Als Tobias sich von der Bank erhob war ihm klar. Er muss wieder mit Zwingli Kontakt aufnehmen. Seine Erscheinungen mussten aufhören. Im Notfall würde er ihm einfach den Stecker ziehen und das Glasbild wieder zurück in den Holzkoffer legen. Die Finanzen müssen wieder ins Lot gebracht werden und zwar ohne den Zwingligeist.

Die Rast auf der Philosophenbank hatte sich wieder einmal gelohnt. Vor einiger Zeit hatte er hier die Frau des Finänzlers getroffen und sich während einer knappen Stunde vortrefflich mit ihr unterhalten. Er erinnerte sich, dass sie damals das Thema Dürfen wir Menschen Fehler machen? diskutierten und zu ganz verschiedenen Ansichten gelangten.
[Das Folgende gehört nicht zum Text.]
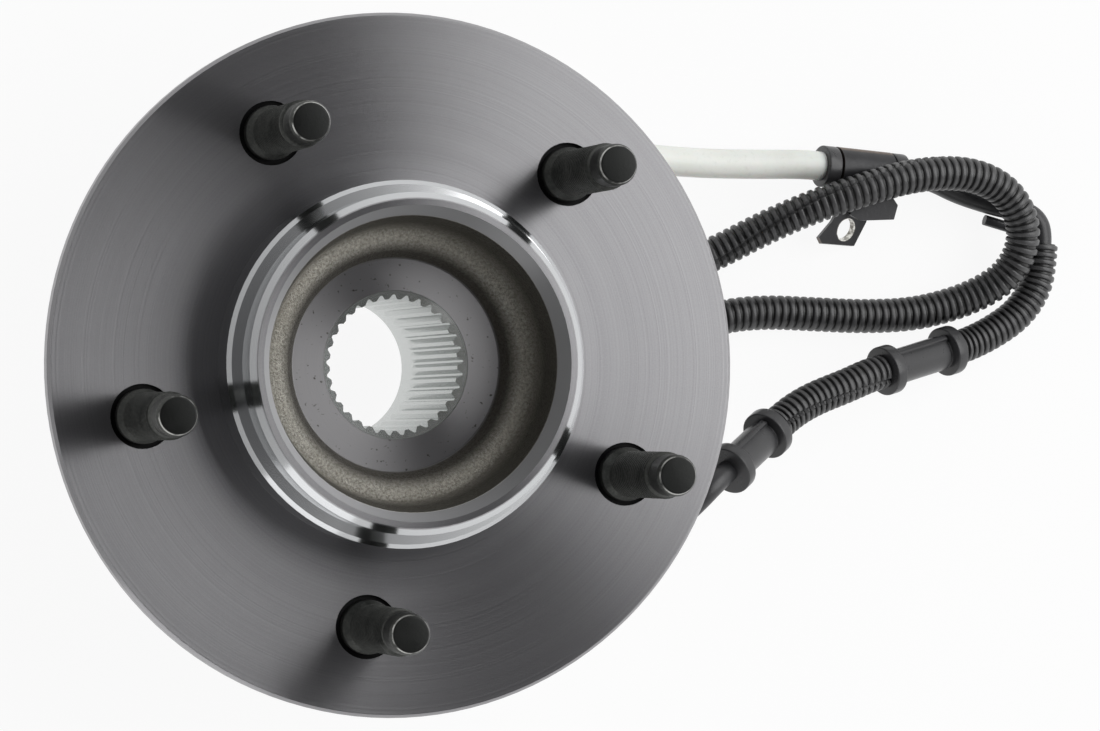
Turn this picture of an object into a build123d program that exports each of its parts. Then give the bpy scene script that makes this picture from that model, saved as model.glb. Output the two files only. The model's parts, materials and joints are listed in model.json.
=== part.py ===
"""A wheel hub bearing unit with its wheel speed sensor and sensor harness, in millimetres.

The spin axis is Z, with +Z towards the wheel. The origin lies on that axis, in the face that the
brake rotor seats on. The unit stands on the inboard nose of its outer ring, and the harness lies on
the same floor.
"""
from build123d import *
import math
import os

# Wheel flange
FLANGE_RADIUS = 90.5
FLANGE_THICKNESS = 9.5
RIM_WALL = 4.5
RIM_CHAMFER = 0.8
BACK_FLAT_RADIUS = 79.0

# Pilots and bowl
ROTOR_PILOT_RADIUS = 46.9
ROTOR_PILOT_LENGTH = 10.4
WHEEL_PILOT_RADIUS = 43.3
PILOT_HEIGHT = 22.6
PILOT_STEP = 2.2
PILOT_NOSE = 1.8
PILOT_LAND_INNER = 40.0
BOWL_CONE_RADIUS = 37.6
BOWL_CONE_DEPTH = 4.8
BOWL_WALL_FOOT = 34.9
BOWL_WALL_DEPTH = 17.2
BOWL_WALL_ROUND = 1.5
BOWL_BEAD_RADIUS = 30.8
BOWL_BEAD_DEPTH = 17.6
BOWL_BEAD_ROUND = 4.5
NUT_SEAT_RADIUS = 27.3
NUT_SEAT_DEPTH = 0.8

# Splined bore
SPLINE_TEETH = 33
SPLINE_MINOR_RADIUS = 16.95
SPLINE_MAJOR_RADIUS = 18.1
SPLINE_LEAD_RADIUS = 19.2
SPLINE_GAP_OPEN = 0.70
SPLINE_GAP_ROOT = 0.16
SPLINE_END = -50.5
PLAIN_BORE_RADIUS = 18.6
BORE_END_CHAMFER = 1.4

# Wheel studs
STUD_COUNT = 5
STUD_CIRCLE_DIAMETER = 135.0
STUD_FIRST_ANGLE = 43.76
STUD_RADIUS = 6.0
STUD_KNURL_RADIUS = 7.0
STUD_KNURL_TOP = 2.0
STUD_CONE = 1.5
THREAD_START = 4.4
THREAD_END = 36.5
THREAD_PITCH = 1.5
THREAD_DEPTH = 0.8
THREAD_CREST_SHARE = 0.2
THREAD_ROOT_SHARE = 0.15
STUD_GROOVE = 0.7
STUD_DOG_RADIUS = 4.5
STUD_DOG_CONE = 1.6
STUD_TIP = 44.5
STUD_HEAD_RADIUS = 9.5
STUD_HEAD_HEIGHT = 3.5
STUD_RELIEF_RADIUS = 8.25
STUD_RELIEF_DEPTH = 1.2

# Roller rows
ROLLER_COUNT = 18
ROLLER_TILT = 15.0
PITCH_RADIUS = 37.0
ROLLER_RADIUS = 5.2
ROLLER_LENGTH = 13.0
OUTBOARD_ROW = -25.0
INBOARD_ROW = -54.5
ROW_CLEARANCE = 0.03
RIB_GAP = 0.15
SMALL_RIB_GAP = 0.45
RIB_SHARE = 0.58
CAGE_INNER = 0.8
CAGE_WALL = 1.4
CAGE_RIM = 1.5
POCKET_CLEARANCE = 0.15

# Spindle
SEAL_LAND_RADIUS = 40.0
SEAL_LAND_END = -15.8
SMALL_RIB_HEIGHT = 0.9
TONE_SEAT_RADIUS = 30.0
TONE_SEAT_TOP = -33.0
RING_SEAT_RADIUS = 25.0
RING_SEAT_TOP = -45.5
INNER_RING_END = -66.5
CLINCH_LIP = 3.0
CLINCH_HEIGHT = 1.4
RING_LAND_RADIUS = 38.0
RING_LAND_TOP = -63.2
TONE_TEETH = 44
TONE_WHEEL_RADIUS = 36.3
TONE_DEPTH = 1.8
TONE_TOP = -35.0
TONE_BOTTOM = -44.0
TONE_TOOTH_SHARE = 0.5

# Outer ring
HOUSING_TOP = -11.5
HOUSING_BOTTOM = -68.5
HOUSING_RADIUS = 53.0
HOUSING_CHAMFER = 0.8
SEAL_BORE_RADIUS = 46.5
MIDDLE_BORE_RADIUS = 39.2
OUTBOARD_SEAL_DEPTH = 7.9
INBOARD_SEAL_DEPTH = 8.4
KNUCKLE_FACE = -56.0
NOSE_WALL = 3.5
EAR_COUNT = 3
EAR_FIRST_ANGLE = 45.0
EAR_CIRCLE_DIAMETER = 120.0
EAR_RADIUS = 12.0
EAR_WEB_RADIUS = 42.0
EAR_THICKNESS = 12.0
EAR_HOLE_RADIUS = 5.1
EAR_HOLE_CHAMFER = 1.0
EAR_ROOT_FILLET = 5.0
GROOVE_OFFSET = 0.8
GROOVE_WIDTH = 2.8
GROOVE_DEPTH = 2.2
O_RING_SHY = 0.04

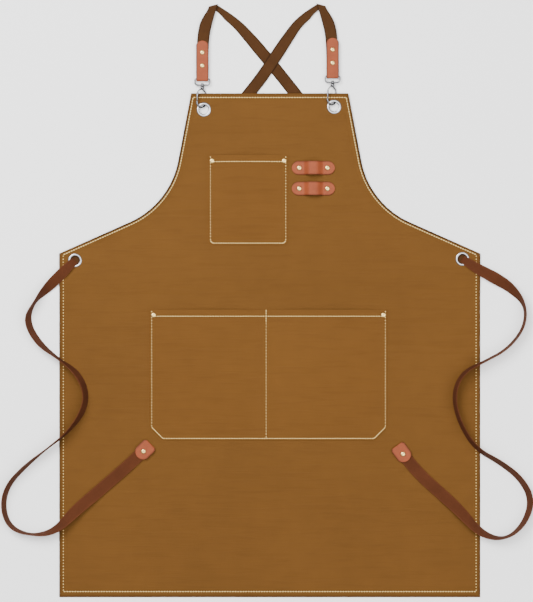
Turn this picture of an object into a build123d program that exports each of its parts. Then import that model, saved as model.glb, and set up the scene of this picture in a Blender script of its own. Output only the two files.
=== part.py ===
from build123d import *
import math
import os

# Butcher apron laid flat, front face up: +X to the viewer's right, +Y towards the bib, +Z off the table.
# All sizes are in millimetres. The origin is the middle of the footprint, on the table.

# Apron cloth
HALF_WIDTH = 351.0
BIB_HALF_WIDTH = 131.0
BOTTOM_Y = -466.0
BIB_TOP_Y = 374.0
WAIST_CORNER_Y = 107.0
ARMHOLE_CORNER = (166.5, 189.0)
ARMHOLE_RADIUS = 140.0
SHEET = 0.8
HEM_WIDTH = 11.0
HEM_DEPTH = 1.8

# Height of the back of the cloth above the table: on its hem, over the straps, and over the hooks
BACK_LOW = 1.8
BACK_MID = 3.8
BACK_HIGH = 4.8
CLOTH_STEPS = [
    (BOTTOM_Y - 10, BACK_LOW),
    (35, BACK_LOW),
    (70, BACK_MID),
    (299, BACK_MID),
    (329, BACK_HIGH),
    (BIB_TOP_Y + 10, BACK_HIGH),
]
FRONT_LOW = BACK_LOW + SHEET
FRONT_MID = BACK_MID + SHEET
FRONT_HIGH = BACK_HIGH + SHEET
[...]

Hoffentlich war sein soeben geplantes Vorgehen kein Fehler.

Tobias hatte keine Erfahrungen in der Waldwirtschaft. Allerdings war auch ihm bekannt, dass sich der Holzpreis in den letzten Jahren positiv entwickelte. Wenn die Kirchgemeinde durch den Verkauf des Aubodenwaldes finanziell saniert werden könnte, sollte es ihm recht sein. Er beschloss, Franz den Verkauf zu empfehlen.

Schon aus einiger Distanz sah Tobias das Licht in ihrer Wohnung. Rebecca ist schon zu Hause. Erleichtert entstieg er dem Lift, der ihn direkt in die Attikawohnung brachte:

»Rebecca, ich habe die Lösung!«

Seine Frau war froh, dass ihr Mann wieder guter Laune war und hörte geduldig seinen Ausführungen zu:

»Tobias, du hast richtig überlegt. Sprich mit Franz und biete ihm deine Hilfe an. Er wird diese sicher nicht ausschlagen.«

Die beiden genossen das herzhafte Abendessen. Gschwellti mit Butter, Salz, Ziger und verschiedenen Käsesorten.